19.04 = (58.12)(t) + 1/2(-55.17)t^2

0 = -19.04 + 58.12t - 27.585t^2

t = 0.4 sec

Post-bounce:

a =( (-3.85) + (-.573) ) / 0.0594

a = -74.46 m/s^2

Vo = 35.17 m/s

a = -74.46 m/s 

x = 6.47m

6.47 = 35.17t + 1/2(-74.46)(t^2)

0 = -6.47 + 35.17t - 37.23t^2

t = 0.25s

Therefore, Djokovic had about 0.65 seconds to react to the serve and hit a return. Very impressive.

Another notable physics aspect of tennis is the way in which players get the ball. They often try to hit the ball with topspin for most of their shots. I began thinking about this recently in the context of our angular kinematics unit. Growing up I always understood the use of top spin as a way to keep the ball from going too high up in the air, that is you want to keep your shots just barely passing over the net. This would make sense as the higher up the ball goes, the longer your opponent will have to react and get prepared to make a better shot. I have also been thinking about it in terms of energy, in that it requires more energy to return the ball at a comparable speed but also adding in a rotational component. Top spin generally keeps the ball lower to the ground, making it less likely to fall comfortably in your opponents strike zone. Apparently this has something to do with a Magnus force.

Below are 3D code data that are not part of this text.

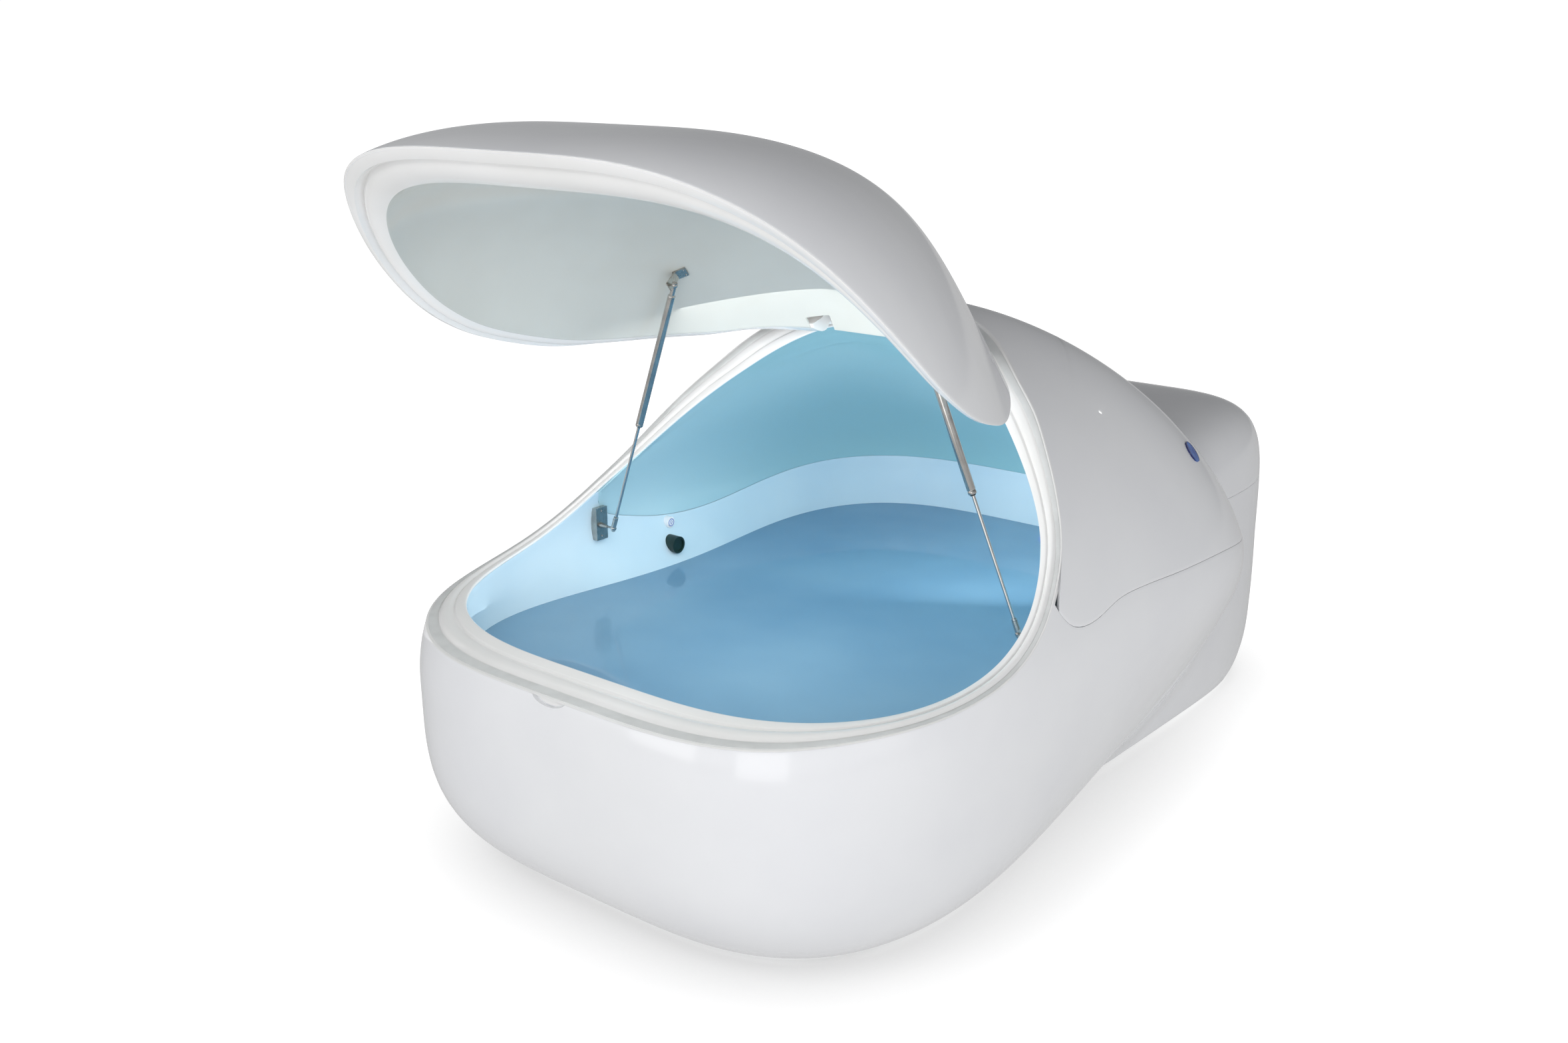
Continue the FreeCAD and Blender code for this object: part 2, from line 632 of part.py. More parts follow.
led, hole = rear_fitting(*LED_AT, LED_R, LED_OUT, LED_TAIL)
tub_liner = tub_liner.cut(hole)
add("led_rear", led)
for name, x, r in (("suction_fitting", -FITTING_X, SUCTION_R), ("return_fitting", FITTING_X, RETURN_R)):
    fitting, hole = rear_fitting(x, FITTING_Z, r, FITTING_OUT, FITTING_TAIL)
    tub_liner = tub_liner.cut(hole)
    add(name, fitting.cut(rod((x, 2000.0, FITTING_Z), (x, 2300.0, FITTING_Z), FITTING_BORE)))
dz = find(cavity, [0.0, DRAIN_Y, 100.0], 2)


def drain_rod(above, below, r):
    return rod((0.0, DRAIN_Y, dz + above), (0.0, DRAIN_Y, dz - below), r)


drain = drain_rod(DRAIN_OUT, 80.0, DRAIN_R).common(tub_0)
drain = drain.fuse(drain_rod(DRAIN_OUT, DRAIN_DOWN, FITTING_TAIL[0]))
add("drain_fitting", drain.cut(drain_rod(10.0, 60.0, FITTING_BORE)))
tub_liner = tub_liner.cut(drain_rod(30.0, 60.0, FITTING_TAIL[0]))
mat = skin(lambda d: reach(cavity, d, -LINER - MAT_GAP)).cut(tub_out)
add("heater_mat", mat.common(block(*MAT)))

# ------------------------------------------------------------------ plant
TRAY = (-400.0, 400.0, 2280.0, 2680.0, 100.0)
TRAY_T = 8.0
DECK = TRAY[4] + TRAY_T
PIPE_R = 19.0
FILTER_AT = (250.0, 2470.0)
FILTER_R = 105.0
FILTER_WALL = 7.0
FILTER_TOP = 560.0
FILTER_FLOOR = 8.0
CAP = (112.0, 18.0)                    # filter lid radius, height
KNOB = (40.0, 26.0)
CARTRIDGE = (62.0, 25.0, 540.0)        # radius, bore, top
PUMP_X = -60.0
PUMP_Z = 195.0
PUMP_INLET = (24.0, 2300.0, 2320.0)
PUMP_HEAD = (72.0, 2320.0, 2390.0)
PUMP_MOTOR = (60.0, 2390.0, 2600.0)
PUMP_FOOT = (-120.0, 0.0, 2340.0, 2580.0)
PUMP_FOOT_TOP = 150.0
OUTLET = (2355.0, 280.0)
UV_AT = (-300.0, 2400.0)
UV_R = 40.0
UV_TOP = 600.0
CONTROL = (-390.0, -230.0, 2490.0, 2640.0)
CONTROL_TOP = 440.0
SUCTION_Y = 2270.0
PUMP_LINE = (2325.0, 340.0)            # y, z of the cross run to the filter
FILTER_LINE = (2450.0, 510.0)
RETURN_LINE = (2310.0, 430.0)
VALVE_Z = 290.0
VALVE_HALF = 35.0
VALVE_R = 27.0
NECK_R = 11.0
NECK_BORE = 24.0
NECK_L = 36.0
LEVER = (0.4, 6.4)                     # beyond the neck
LEVER_R = 12.0
LEVER_HALF = 8.0
LEVER_L = 90.0


def upright(at, z0, z1, r):
    return rod((at[0], at[1], z0), (at[0], at[1], z1), r)


def pump_rod(r, y0, y1):
    return rod((PUMP_X, y0, PUMP_Z), (PUMP_X, y1, PUMP_Z), r)


add("plant_tray", block(*TRAY, DECK))
fx, fy = FILTER_AT
house = upright(FILTER_AT, DECK, FILTER_TOP, FILTER_R)
house = house.cut(upright(FILTER_AT, DECK + FILTER_FLOOR, FILTER_TOP + 10.0, FILTER_R - FILTER_WALL))
cap_top = FILTER_TOP + CAP[1]
filter_lid = upright(FILTER_AT, FILTER_TOP, cap_top, CAP[0])
add("filter_lid", filter_lid.fuse(upright(FILTER_AT, cap_top, cap_top + KNOB[1], KNOB[0])))
cartridge = upright(FILTER_AT, DECK + FILTER_FLOOR, CARTRIDGE[2], CARTRIDGE[0])
add("filter_cartridge", cartridge.cut(upright(FILTER_AT, DECK, FILTER_TOP, CARTRIDGE[1])))
pump = pump_rod(*PUMP_HEAD).fuse(pump_rod(*PUMP_MOTOR)).fuse(pump_rod(*PUMP_INLET))
pump = pump.fuse(block(*PUMP_FOOT, DECK, PUMP_FOOT_TOP))
add("pump", pump.fuse(upright((PUMP_X, OUTLET[0]), PUMP_Z, OUTLET[1], PUMP_INLET[0])))
uv = upright(UV_AT, DECK, UV_TOP, UV_R)
add("uv_unit", uv)
add("control_box", block(*CONTROL, DECK, CONTROL_TOP))

y, z = PUMP_LINE
entry = (fx, fy - FILTER_R + FILTER_WALL, z)
add("pipe_pump", pipe([(PUMP_X, *OUTLET), (PUMP_X, OUTLET[0], z), (PUMP_X, y, z), (fx, y, z), entry], PIPE_R))
house = house.cut(rod((fx, y + 5.0, z), entry, PIPE_R))
y, z = FILTER_LINE
leave = (fx - 90.0, y, z)
add("pipe_filter", pipe([leave, (UV_AT[0], y, z), (UV_AT[0], UV_AT[1] + 30.0, z)], PIPE_R).cut(uv))
add("filter_housing", house.cut(rod(leave, (leave[0] - 60.0, y, z), PIPE_R)))
y, z = RETURN_LINE
end = (FITTING_X, y, FITTING_Z)
back_run = [(UV_AT[0], UV_AT[1] - 30.0, z), (UV_AT[0], y, z), (FITTING_X, y, z), end]
add("pipe_return", pipe(back_run + [(FITTING_X, FITTING_TAIL[1], FITTING_Z)], PIPE_R).cut(uv))
x, y = -FITTING_X, SUCTION_Y
run_down = [(x, FITTING_TAIL[1], FITTING_Z), (x, y, FITTING_Z), (x, y, PUMP_Z)]
add("pipe_suction", pipe(run_down + [(PUMP_X, y, PUMP_Z), (PUMP_X, PUMP_INLET[1], PUMP_Z)], PIPE_R))

valve_z = (VALVE_Z - VALVE_HALF, VALVE_Z + VALVE_HALF)
neck_end = y + NECK_L
neck = rod((x, y, VALVE_Z), (x, neck_end, VALVE_Z), NECK_R).cut(upright((x, y), *valve_z, NECK_BORE))
valve = upright((x, y), *valve_z, VALVE_R).cut(upright((x, y), *valve_z, PIPE_R))
add("valve_suction", valve.fuse(neck))
lever_y = (neck_end + LEVER[0], neck_end + LEVER[1])
hub = rod((x, lever_y[0], VALVE_Z), (x, lever_y[1], VALVE_Z), LEVER_R)
handle = block(x - LEVER_HALF, x + LEVER_HALF, *lever_y, VALVE_Z, VALVE_Z + LEVER_L)
add("valve_suction_lever", hub.fuse(handle), "valve_suction_lever")

# ------------------------------------------------------------------ service panel and badge
PANEL_HALF = 300.0
PANEL_Z = (190.0, 560.0)
PANEL_GAP = 2.0
PANEL_FROM = 2500.0
BACK_T = 6.0
BACK_OUT = 30.0
PANEL_SCREW = (282.0, 375.0)
PANEL_SCREW_R = 9.0
PANEL_SCREW_Y = (-17.0, 3.0)
BADGE_AT = (1798.0, 973.0)
BADGE_SIZE = (33.0, 32.0)
BADGE_Z = (-15.0, 3.0)


def panel_block(grow):
    half = PANEL_HALF + grow
    return block(-half, half, PANEL_FROM, REAR, PANEL_Z[0] - grow, PANEL_Z[1] + grow)


panel = wall.common(panel_block(0.0))
body_shell = body_shell.cut(panel_block(PANEL_GAP))
backing = hull_in.cut(skin(lambda d: reach(hull, d, SHELL + BACK_T)))
backing = backing.common(panel_block(BACK_OUT)).cut(panel_block(-BACK_OUT))
for n, x in enumerate((-PANEL_SCREW[0], PANEL_SCREW[0])):
    z = PANEL_SCREW[1]
    y = find(hull, [x, 2900.0, z], 1)
    screw = rod((x, y + PANEL_SCREW_Y[0], z), (x, y + PANEL_SCREW_Y[1], z), PANEL_SCREW_R)
    panel = panel.cut(screw)
    backing = backing.cut(screw)
    add("panel_screw_%d" % (n + 1), screw)
add("service_panel", panel)
add("panel_frame", backing)

centre = V(find(hull, [900.0, *BADGE_AT], 0), *BADGE_AT)
outwards = facing(hull, centre)
stretch = FreeCAD.Matrix()
stretch.scale(*BADGE_SIZE, 1.0)
oval = Part.makeCylinder(1.0, BADGE_Z[1] - BADGE_Z[0], V(0, 0, BADGE_Z[0])).transformGeometry(stretch)
oval.Placement = FreeCAD.Placement(centre, FreeCAD.Rotation(V(0, 0, 1), outwards))
add("badge", max(oval.cut(hull_0).Solids, key=lambda s: (s.CenterOfMass - centre).dot(outwards)))

for node, shape, body in (("body_shell", body_shell, "base"), ("hood_shell", hood_shell, "base"),
                          ("rim_front", rim_front, "base"), ("rim_hood", rim_hood, "base"),
                          ("rim_gasket", gasket, "base"), ("tub_liner", tub_liner, "base"),
                          ("hood_liner", hood_liner, "base"), ("lid_shell", lid_shell, "lid"),
                          ("lid_rim", lid_rim, "lid"), ("lid_liner", lid_liner, "lid")):
    add(node, shape, body)

for node, shape in parts.items():
    if bodies[node] == "lid":
        shape.rotate(V(0, HINGE_Y, HINGE_Z), V(1, 0, 0), -LID_OPEN)
    shape.translate(V(0, -ORIGIN_Y, 0))
    shape.exportStep("parts/%s.step" % node)
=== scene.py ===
"""Looks of a float pod: a white egg with a hinged lid, a shallow tub, gas struts and a plant box."""

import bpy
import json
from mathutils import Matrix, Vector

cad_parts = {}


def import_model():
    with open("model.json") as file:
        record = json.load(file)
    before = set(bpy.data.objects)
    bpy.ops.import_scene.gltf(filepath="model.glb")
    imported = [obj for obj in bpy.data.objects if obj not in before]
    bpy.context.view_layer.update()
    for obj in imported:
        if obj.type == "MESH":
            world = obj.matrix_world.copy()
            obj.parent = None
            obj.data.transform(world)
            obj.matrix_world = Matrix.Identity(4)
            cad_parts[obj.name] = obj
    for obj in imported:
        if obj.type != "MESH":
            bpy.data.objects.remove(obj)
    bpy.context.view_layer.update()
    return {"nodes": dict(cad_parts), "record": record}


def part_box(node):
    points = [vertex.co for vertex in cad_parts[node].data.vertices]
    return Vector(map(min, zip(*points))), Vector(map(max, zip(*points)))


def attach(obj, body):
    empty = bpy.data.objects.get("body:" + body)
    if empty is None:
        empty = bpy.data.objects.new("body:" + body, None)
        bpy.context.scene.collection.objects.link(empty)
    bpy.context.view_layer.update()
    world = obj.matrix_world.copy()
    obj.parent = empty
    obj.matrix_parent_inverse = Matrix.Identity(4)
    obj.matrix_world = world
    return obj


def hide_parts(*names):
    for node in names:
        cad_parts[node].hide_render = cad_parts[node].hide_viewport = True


bl_info = {
    "name": "Float pod",
    "version": (1, 0, 0),
    "blender": (4, 5, 0),
    "location": "View3D > Sidebar > Float pod",
    "description": "Builds the finished surfaces of a float pod round its packed mechanical parts",
    "category": "Object",
}

import json
import math

import bmesh
import bpy
import numpy as np
from mathutils import Vector

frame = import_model()
RECORD = frame["record"]
HINGE = next(j for j in RECORD["behaviour"]["joints"] if j["name"] == "lid_hinge")
LID_TURN = math.radians(HINGE["range_deg"][1])
HINGE_AT = Vector(HINGE["pos_m"])

MM = 0.001
ORIGIN_Y = 1393.2          # mm from the front of the rim to the row's origin
CENTRE = np.array((0.0, 1300.0, 560.0))

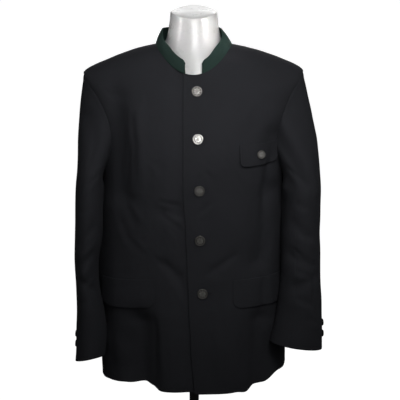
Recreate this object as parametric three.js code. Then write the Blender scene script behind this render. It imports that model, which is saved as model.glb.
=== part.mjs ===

Often when I watch matches they talk a lot about how the weather conditions impact the play, such as the ball moves faster, or they say the court plays faster, on hotter days. Indoor courts play different than outdoor courts, and the game can be played on clay, grass, or hard court which all have their own effects on the ball as well. Players have to take all of this into account whenever they step onto the court, making my appreciation for what they can do (...and what I sorta used to do in HS) that much greater.

 

In case you were wondering, Djokovic won that match 6-4, 6-3 and leads their head-to-head 10-2.